How Deep Is Too Deep?
The single most important number is the height of your car's air intake. If water rises high enough to be sucked into the engine's intake, it can hydrolock the engine — water does not compress, and the result is bent connecting rods or a destroyed engine costing tens of thousands of pesos or more.
As a practical rule, for most sedans, keep water below the bottom of the door (roughly mid-wheel or below the center of the hubcap). For SUVs and pickups with higher intakes and more ground clearance, the safe limit is higher, but still well below the hood. When in doubt, treat anything above the wheel center as risky for a low car.
Watch what other vehicles are doing: if water is reaching the doors of cars ahead or they are stalling, do not follow them in. Moving or fast-flowing floodwater is far more dangerous than its depth suggests — even shallow fast water can sweep a car. The safest choice is often to wait it out or find another route.
Before You Enter the Water
If you have decided the water is shallow enough and not flowing fast, prepare before you enter. Switch off the air conditioning — the AC fan can pull water in and the radiator fan can throw water onto the engine. Lower your speed and give the vehicle ahead plenty of room so you are not forced to stop in the deepest part.

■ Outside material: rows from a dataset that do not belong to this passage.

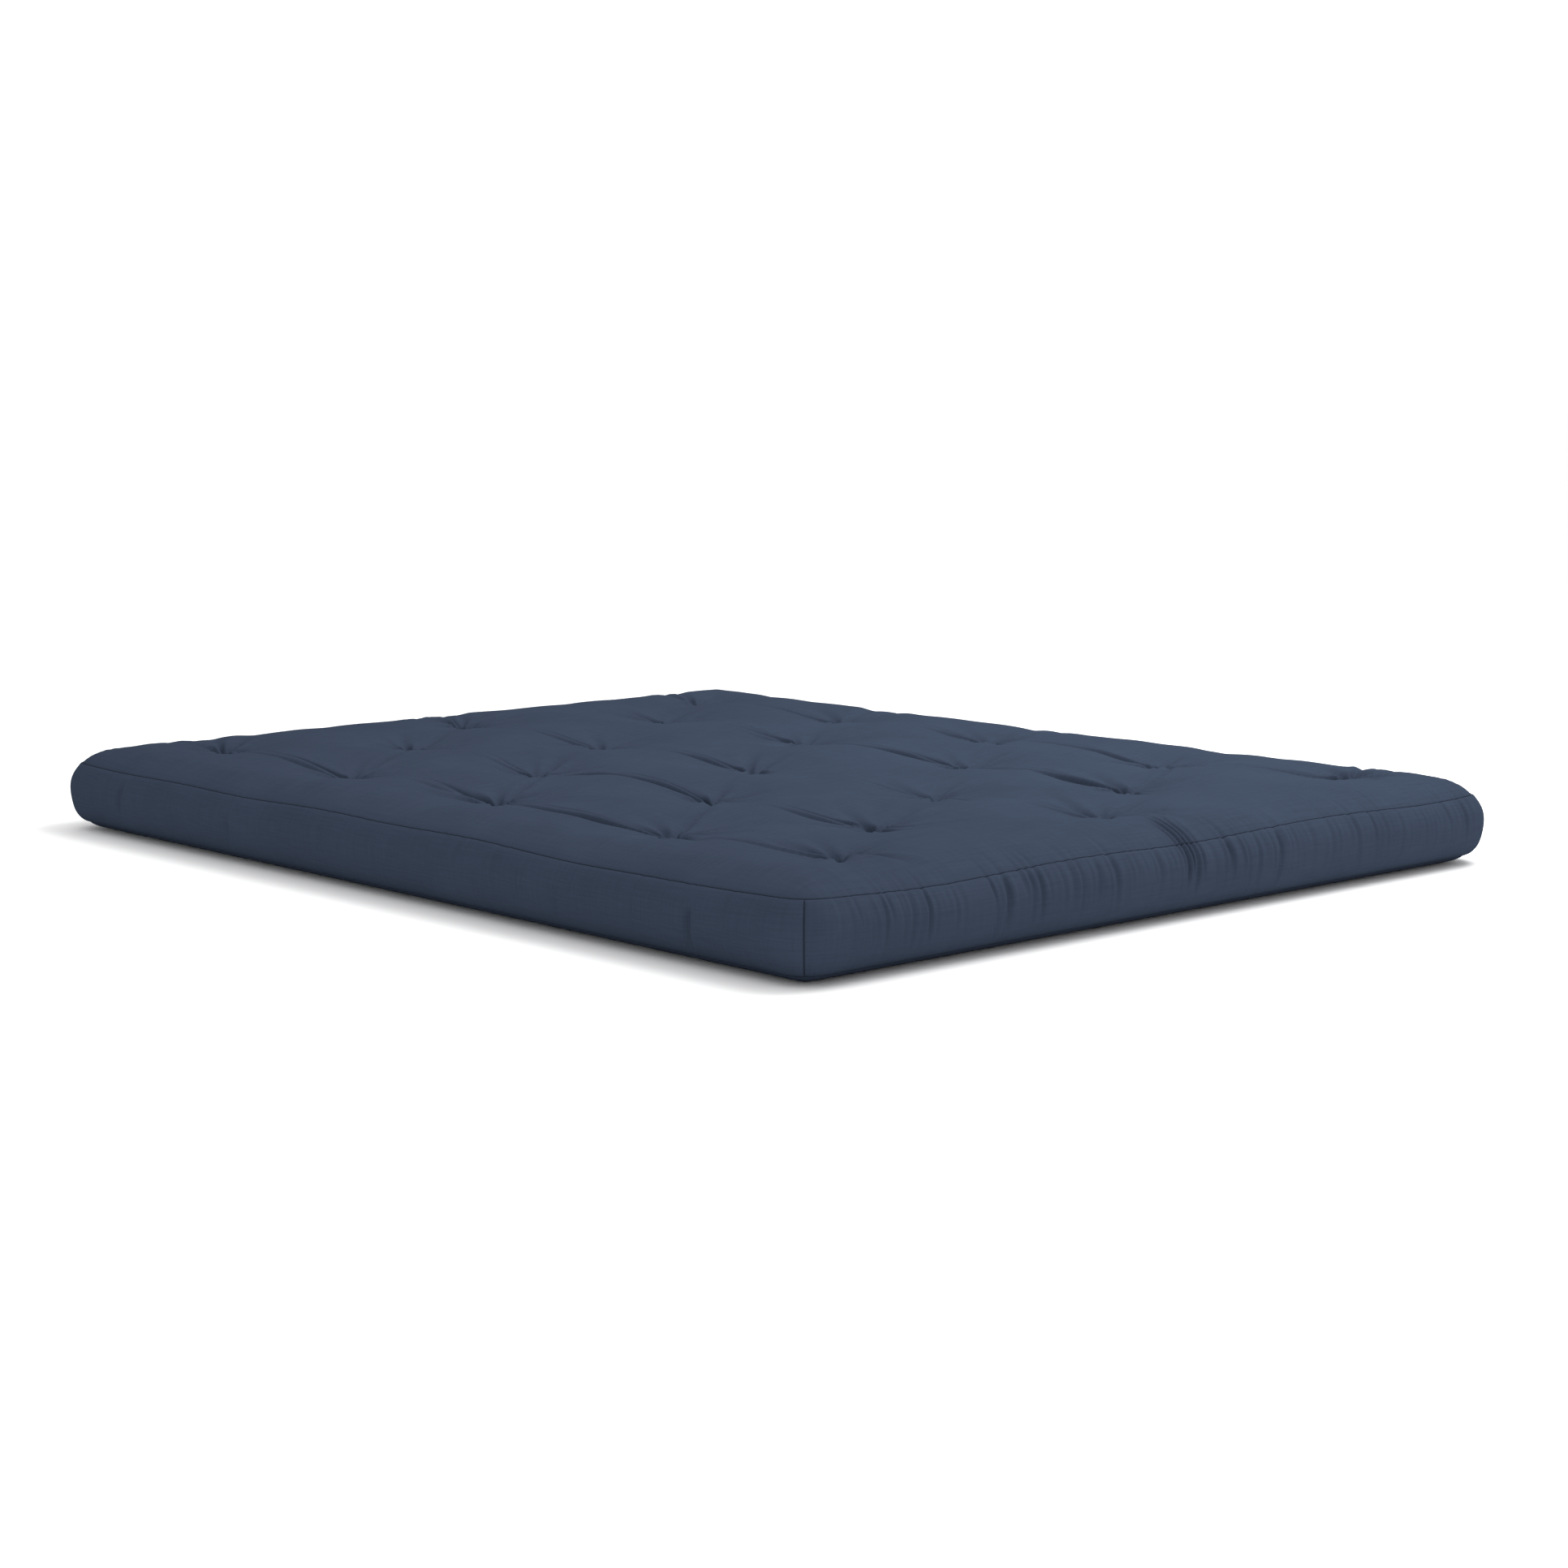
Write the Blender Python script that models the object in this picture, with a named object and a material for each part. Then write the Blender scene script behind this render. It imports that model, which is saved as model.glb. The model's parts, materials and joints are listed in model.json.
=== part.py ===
"""Tufted futon mattress for a double sofa bed: a boxed cotton cover around a foam core and cotton layers.

Metres, +Z up. The mattress lies flat with its underside on z = 0, its length along Y and its width along X.
It is one soft mattress that folds in half along its length, so everything that crosses the fold line is
modelled as a left half and a right half, and the right half swings up about the fold axis.
"""
import math

import bmesh
import bpy

# Overall size.
WIDTH = 1.60
LENGTH = 2.00
HEIGHT = 0.150
CORNER = 0.030          # plan radius of the four upright corners

# Cover.
CLOTH = 0.002           # woven cotton cover, doubled at the seams
EDGE_DROP = 0.030       # the top seam runs this far below the crown of the top
EDGE_RISE = 0.020       # the bottom seam runs this far above the underside
EDGE_RUN = 0.150        # width of the rounded margin beside each seam
SEAM = 0.0016           # open width between two sewn edges, filled by the seam thread
THREAD = 0.0005         # radius of the seam thread

# Filling, as heights of the flat interfaces between the layers.
WADDING = 0.012
CORE_BOTTOM = 0.045
CORE_TOP = 0.095

# Tufting: each hand-tied tie as fractions of half the length and half the width.
TUFT_ROWS = (
    (-0.82, (-0.70, 0.04, 0.84)),
    (-0.645, (-0.40, 0.36)),
    (-0.48, (-0.75, -0.02, 0.71)),
    (-0.245, (-0.39, 0.38)),
    (-0.02, (-0.74, -0.02, 0.75)),
    (0.20, (-0.42, 0.39)),
    (0.41, (-0.74, -0.02, 0.76)),
    (0.65, (-0.36, 0.43)),
    (0.85, (-0.72, -0.025, 0.75)),
)
TIE_RADIUS = 0.0012
KNOT_RADIUS = 0.0032
KNOT_LENGTH = 0.0040
TIE_ROOM = 0.0006       # clearance around a tie in its stitch hole

# Fold.
FOLD_X = 0.008          # the fold line passes between the middle ties
FOLD_LIFT = 0.002       # fold axis above the crown, so the folded halves just clear each other
GAP = 0.0003            # clearance between pieces that touch

RINGS = (0.012, 0.030, 0.055, 0.090, EDGE_RUN)
ARC_STEPS = 6
TIE_SIDES = 10
SIDES = (("left", -1), ("right", 1))
ENDS = (("near", -1), ("far", 1))

MATERIALS = {
    "cover_cloth": ((0.055, 0.075, 0.118), 0.90),
    "seam_thread": ((0.030, 0.040, 0.065), 0.80),
    "cotton": ((0.80, 0.76, 0.66), 0.95),
    "foam": ((0.85, 0.78, 0.50), 0.90),
    "tie_twine": ((0.040, 0.052, 0.085), 0.80),
}


def clear_scene():
    for thing in list(bpy.data.objects):
        bpy.data.objects.remove(thing, do_unlink=True)


def new_collection(name, hidden=False):
    group = bpy.data.collections.new(name)
    group.hide_render = hidden
    bpy.context.scene.collection.children.link(group)
    return group


def material_for(node, slot):
    colour, roughness = MATERIALS[slot]
    mat = bpy.data.materials.new(f"{node}_{slot}")
    mat.use_nodes = True
    shader = mat.node_tree.nodes["Principled BSDF"]
    shader.inputs["Base Color"].default_value = (*colour, 1.0)
    shader.inputs["Roughness"].default_value = roughness
    shader.inputs["Metallic"].default_value = 0.0
    return mat


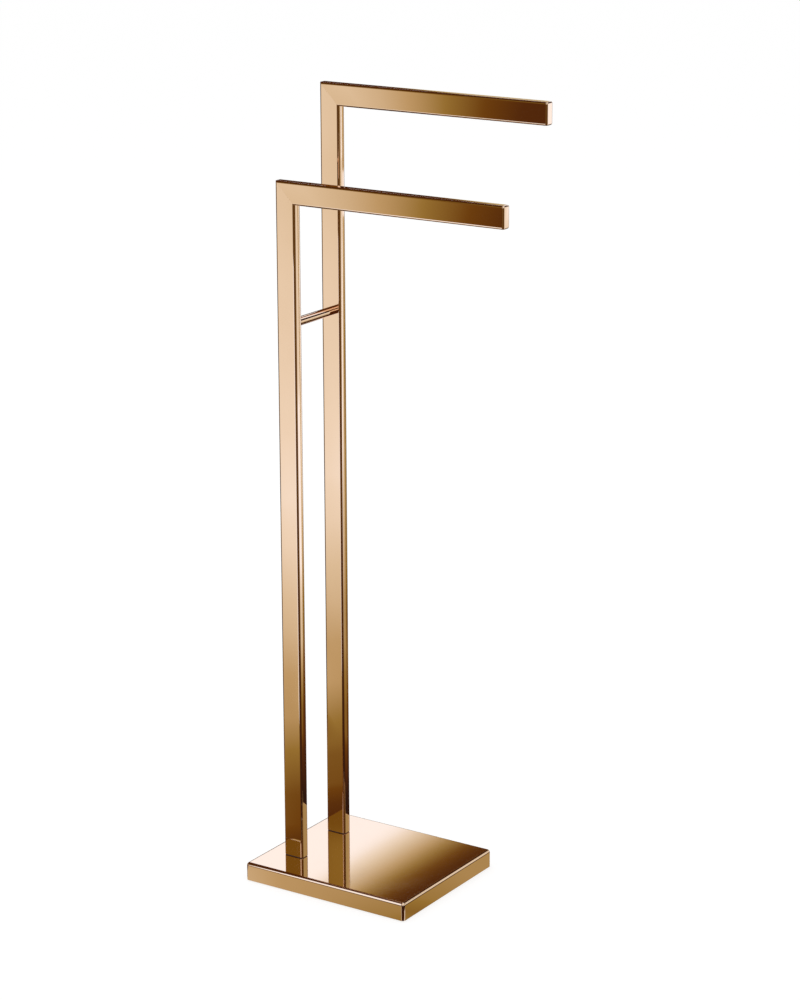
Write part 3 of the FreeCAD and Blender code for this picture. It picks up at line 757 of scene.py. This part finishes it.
class STAND_OT_stage(bpy.types.Operator):
    """Sets the floor, the white surround, the studio cards, the lamp and the camera"""

    bl_idname = "towel_stand.stage"
    bl_label = "Studio"

    def execute(self, context):
        scene = context.scene
        self.world(scene)
        self.floor()
        self.floor_sheet()
        self.tent()
        self.near_cards()
        self.lamp()
        self.camera(scene)
        scene.view_settings.view_transform = "Standard"
        return {"FINISHED"}

    def world(self, scene):
        """White to the camera and in mirrors, and a softer light on the scene."""
        world = bpy.data.worlds.new("white_surround")
        scene.world = world
        world.use_nodes = True
        n = Nodes(world.node_tree)
        path = n.add("LightPath").outputs
        seen = n.math("MAXIMUM", path["Is Camera Ray"],
                      n.math("MAXIMUM", path["Is Glossy Ray"], path["Is Transmission Ray"]))
        soft = n.add("Background", {"Color": (1, 1, 1, 1), "Strength": SURROUND_LIGHT})
        white = n.add("Background", {"Color": (1, 1, 1, 1), "Strength": 1.0})
        both = n.add("MixShader", {0: seen, 1: soft.outputs[0], 2: white.outputs[0]})
        output = n.add("OutputWorld")
        n.tree.links.new(both.outputs[0], output.inputs["Surface"])

    def floor(self):
        """The pale floor that the camera sees, which holds the stand's shadow."""
        deselect()
        bpy.ops.mesh.primitive_plane_add(size=FLOOR_SIZE)
        floor = bpy.context.object
        floor.name = "studio_floor"
        material, n = new_material("white_floor")
        darker, lighter = ((shade,) * 3 for shade in FLOOR_SHADES)
        paper = n.noise(n.place(), scale=400)
        matt = n.add("BsdfDiffuse", {"Color": n.blend(paper, darker, lighter)})
        glow = n.add("Emission", {"Color": (1, 1, 1, 1), "Strength": FLOOR_GLOW})
        n.surface(n.add("AddShader", {0: matt.outputs[0], 1: glow.outputs[0]}))
        wear(floor, material)

    def floor_sheet(self):
        """A graded sheet that lies on the floor and shows only in the polished metal."""
        deselect()
        bpy.ops.mesh.primitive_plane_add(size=SHEET_SIZE, location=(0, 0, SHEET_HEIGHT))
        sheet = bpy.context.object
        sheet.name = "graded_floor_sheet"
        material, n = new_material("graded_floor_sheet")
        x, y, _ = n.split(n.place())
        turn = n.math("ADD", n.math("DIVIDE", n.math("ARCTAN2", x, y), math.tau), 0.5)
        off_x, off_y = (n.math("SUBTRACT", at, middle) for at, middle in zip((x, y), SHEET_MIDDLE))
        away = n.math("SQRT", n.math("ADD", n.math("MULTIPLY", off_x, off_x),
                                     n.math("MULTIPLY", off_y, off_y)))
        # a root scale spreads the near distances over more of the curve
        ring = n.math("SQRT", n.math("DIVIDE", away, SHEET_RADIUS), clamp=True)
        by_distance = curve(n, ring, [(math.sqrt(metres / SHEET_RADIUS), tone)
                                      for metres, tone in TONE_BY_DISTANCE])
        far = n.math("MULTIPLY", by_distance, self.sheet_directions(n, turn, away))
        far = n.math("MULTIPLY", far, self.sheet_shades(n, turn, away))
        far = n.math("MAXIMUM", far, self.sheet_windows(n, x, y, away, by_distance))
        lines = self.sheet_lines(n, x, y, away)
        far = n.math("MULTIPLY", far, n.ease(lines, 0, 1, 1, LINES_SHARE))
        past = self.past_zone(n, x, y)
        tone = n.mix(n.ease(past, 0.0, ZONE_FADE), self.zone_tone(n, x, y, turn), far)
        n.surface(n.add("Emission", {"Color": tone_ramp(n, tone)}))
        wear(sheet, material)
        only_in_reflections(sheet)

    def sheet_directions(self, n, turn, away):
        """The sheet's tone by direction."""
        past = n.math("SUBTRACT", turn, share_of_turn(EDGE_MIDDLE))
        further = n.math("MULTIPLY", past, n.ease(away, *EDGE_DISTANCES, 0.0, EDGE_STEEPER))
        further = n.math("MINIMUM", further, EDGE_STEEPER_LIMIT / 360)
        far = by_direction(n, n.math("ADD", turn, further), FAR_TONE)
        closer = by_direction(n, turn, CLOSER_TONE)
        return n.mix(n.ease(away, *CLOSER_TO_FAR), closer, far)

    def sheet_shades(self, n, turn, away):
        """What the shades leave of the sheet's tone, from 0 to 1."""
        left_over = 1.0
        for _, start, whole, points in SHADES:
            shade = n.math("MULTIPLY", by_direction(n, turn, points), n.ease(away, start, whole))
            left_over = n.math("SUBTRACT", left_over, shade)
        return left_over

    def sheet_windows(self, n, x, y, away, by_distance):
        """The tone of the sheet's windows, which are centred on the posts' middle line."""
        post_low, post_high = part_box("front_post")
        off = n.math("SUBTRACT", x, (post_low.x + post_high.x) / 2)
        bands = window(n, n.direction(off, y), n.ease(away, *SHEET_WINDOW_NARROWER))
        return n.math("MULTIPLY", n.math("MULTIPLY", bands, by_distance), SHEET_WINDOW_TONE)

    def sheet_lines(self, n, x, y, away):
        """1 on the two dark lines behind the posts, and 0 beside them."""
        fan = n.direction(n.math("SUBTRACT", x, FAN_PLACE[0]), n.math("SUBTRACT", y, FAN_PLACE[1]))
        gap = n.between(away, *REAR_LINE_GAP)
        rear = n.math("MULTIPLY", n.between(fan, *REAR_LINE), n.math("SUBTRACT", 1.0, gap))
        lines = n.math("MAXIMUM", n.between(fan, *FRONT_LINE), rear)
        return n.math("MULTIPLY", lines, n.ease(y, *LINES_START))

    def past_zone(self, n, x, y):
        """How far a place is outside the zone close to the base, and below 0 inside it."""
        past = n.math("MAXIMUM", n.math("SUBTRACT", n.math("ABSOLUTE", x), ZONE_REACH[0]),
                      n.math("SUBTRACT", n.math("ABSOLUTE", y), ZONE_REACH[1]))
        past = n.math("MAXIMUM", past, n.math("SUBTRACT", ZONE_CORNER, n.math("ADD", x, y)))
        behind_strip = n.math("MINIMUM", n.math("SUBTRACT", ZONE_LEFT, x),
                              n.math("SUBTRACT", y, ZONE_FRONT))
        return n.math("MAXIMUM", past, behind_strip)

    def zone_tone(self, n, x, y, turn):
        """The tone close to the base, with the two wedges in front of its nearest corner."""
        tone = by_direction(n, turn, ZONE_TONE)
        round_corner = n.direction(n.math("SUBTRACT", x, WEDGE_PLACE[0]),
                                   n.math("SUBTRACT", WEDGE_PLACE[1], y))
        for _, limits, wedge_tone in WEDGES:
            tone = n.mix(n.between(round_corner, *limits), tone, wedge_tone)
        return tone

    def tent(self):
        """A far tent of graded panels round the stand, which shows only in the polished metal."""
        deselect()
        bpy.ops.mesh.primitive_uv_sphere_add(segments=64, ring_count=32, radius=TENT_RADIUS)
        tent = bpy.context.object
        tent.name = "panel_tent"
        material, n = new_material("panel_tent")
        out = n.add("VectorMath", {0: n.place()}, operation="NORMALIZE").outputs[0]
        x, y, z = n.split(out)
        direction = n.direction(x, y)
        height = n.math("MULTIPLY", n.math("ARCSINE", z), math.degrees(1))
        tone = TENT_TONE
        for _, left, right, bottom, top, slant, panel_tone, fades in TENT_PANELS:
            leant = n.math("ADD", direction, n.math("MULTIPLY", height, slant)) if slant else direction
            cover = panel(n, leant, height, left, right, bottom, top, fades)
            tone = n.mix(cover, tone, panel_tone)
        windows = n.math("MULTIPLY", window(n, direction), n.between(height, *TENT_WINDOW_HEIGHT))
        tone = n.mix(windows, tone, n.ease(height, *TENT_WINDOW_TONE))
        colour = tone_ramp(n, tone)
        for _, left, right, bottom, top, fades, card_colour in COLOUR_CARDS:
            cover = panel(n, direction, height, left, right, bottom, top, fades)
            colour = n.blend(cover, colour, card_colour)
        n.surface(n.add("Emission", {"Color": colour}))
        wear(tent, material)
        only_in_reflections(tent)

    def near_cards(self):
        """Upright cards near the stand, which only single edges and the spacer bar mirror."""
        half = CARD_THICKNESS / 2
        for name, tone, y, left, right, low, high in NEAR_CARDS:
            material, n = new_material(name)
            n.surface(n.add("Emission", {"Color": tone_ramp(n, tone)}))
            card = start_box(name, (left, y - half, low), (right, y + half, high))
            wear(card, material)
            only_in_reflections(card)

    def lamp(self):
        """A large soft lamp overhead, aimed at the base, that mirrors don't show."""
        bpy.ops.object.light_add(type="AREA", location=LAMP_PLACE)
        lamp = bpy.context.object
        lamp.name = "soft_overhead_lamp"
        lamp.data.shape, lamp.data.size = "SQUARE", LAMP_SIZE
        lamp.data.energy = LAMP_POWER
        lamp.visible_glossy = False
        lamp.rotation_mode = "QUATERNION"
        lamp.rotation_quaternion = lamp.location.to_track_quat("Z", "Y")

    def camera(self, scene):
        """The camera at the photograph's viewpoint."""
        azimuth, elevation, roll = (math.radians(angle) for angle in VIEW_ANGLES)
        back = Vector((math.sin(azimuth) * math.cos(elevation),
                       -math.cos(azimuth) * math.cos(elevation), math.sin(elevation)))
        right = (-back).cross(Vector((0, 0, 1))).normalized()
        up = right.cross(-back)
        tilted = right * math.cos(roll) + up * math.sin(roll)
        upright = up * math.cos(roll) - right * math.sin(roll)
        data = bpy.data.cameras.new("photo_camera")
        data.lens, data.sensor_width = VIEW_LENS_MM, VIEW_SENSOR_MM
        data.clip_start, data.clip_end = VIEW_CLIP
        camera = bpy.data.objects.new("photo_camera", data)
        scene.collection.objects.link(camera)
        axes = Matrix((tilted, upright, back)).transposed().to_4x4()
        camera.matrix_world = Matrix.Translation(VIEW_PLACE) @ axes
        scene.camera = camera


# ---------------------------------------------------------------- panel and running

OPERATORS = (STAND_OT_tubes, STAND_OT_end_caps, STAND_OT_base_cover, STAND_OT_spacer_bar,
             STAND_OT_hardware, STAND_OT_stage)


class STAND_PT_panel(bpy.types.Panel):
    """Lists the stand's pieces and what a user may change."""

    bl_idname = "STAND_PT_panel"
    bl_label = "Towel Stand"
    bl_space_type = "VIEW_3D"
    bl_region_type = "UI"
    bl_category = "Towel Stand"

    def draw(self, context):
        for group in (context.scene.stand_sizes, context.scene.stand_colours):
            column = self.layout.column(align=True)
            for name in group.__annotations__:
                column.prop(group, name)
        for operator in OPERATORS:
            self.layout.operator(operator.bl_idname)


CLASSES = (StandSizes, StandColours, *OPERATORS, STAND_PT_panel)


def register():
    for cls in CLASSES:
        bpy.utils.register_class(cls)
    bpy.types.Scene.stand_sizes = bpy.props.PointerProperty(type=StandSizes)
    bpy.types.Scene.stand_colours = bpy.props.PointerProperty(type=StandColours)


def unregister():
    del bpy.types.Scene.stand_sizes, bpy.types.Scene.stand_colours
    for cls in reversed(CLASSES):
        bpy.utils.unregister_class(cls)


def main():
    register()
    for operator in OPERATORS:
        group, name = operator.bl_idname.split(".")
        getattr(getattr(bpy.ops, group), name)()
    deselect()


if __name__ == "__main__":
    main()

Assess the whole crossing first. Look for the high point of the road (often the crown in the middle), check for open manholes or debris hidden under the water, and confirm there is somewhere to exit on the far side before you commit. Never enter water if you cannot see where it ends.
If there is a queue, wait for the car ahead to fully clear before you start, so you never have to stop in deep water. Stopping mid-flood is when engines stall and water seeps into places it should not.
The Right Technique for Crossing
Drive slowly and steadily — first or second gear (or low gear for automatics), with light, constant throttle. The goal is a slow, continuous pace that pushes a small bow wave ahead of the car without splashing water up into the engine bay. Going too fast throws water onto the engine and intake; going too slow or stopping lets water build up around the car.
Keep the engine revs steady and do not lift off the throttle completely, as that can let water up the exhaust. Maintain momentum, but never speed. If you feel the car start to float or the steering go light, you are in water too deep or too fast — that is your signal that you should not be there.
Once you are through, dry your brakes by riding them gently at low speed for a short distance — wet brakes grab poorly and unevenly. Then watch your temperature and warning lights for the next few kilometers.
If Your Car Stalls in the Flood
If the engine stalls while you are in floodwater, do not — under any circumstances — try to restart it. Cranking or restarting a stalled engine in deep water is the classic way to hydrolock and destroy it: water gets drawn into the cylinders and the engine self-destructs on the next turn.
Leave the engine off. If the water is rising or fast-moving and there is any risk to safety, get yourself and your passengers out and to higher ground immediately — your life is worth more than the car. If it is safe, push the car out of the water to higher ground with help, or call for a tow.
Once the car is out and dry, have it inspected before any attempt to start it: a mechanic should check the air filter and intake for water, drain and inspect the oil (milky oil means water intrusion), and check electronics. Driving or starting a flood-stalled car without inspection often turns a recoverable situation into a total engine loss.
After the Flood and Avoiding It Next Time
Even if your car got through, water that reached the cabin, electronics, or engine bay can cause delayed problems. After a deep crossing, check for water in the cabin and trunk, watch for electrical glitches, and have the oil and air filter inspected if water was high. Flood-soaked carpets breed mold and corrosion, so dry the interior thoroughly.
The best flood strategy is avoidance. During heavy rain, check flood and traffic advisories from MMDA and local government before heading out, avoid known flood-prone roads (España, parts of Marikina, low underpasses, and similar chokepoints), and delay non-essential trips during red-rainfall warnings.
Keep your car ready for the season: working wipers and lights, good tires for wet grip, and a charged phone with emergency numbers saved. When a road is clearly flooded, the cheapest, smartest decision is almost always to turn around — no destination is worth a destroyed engine or a swept-away car.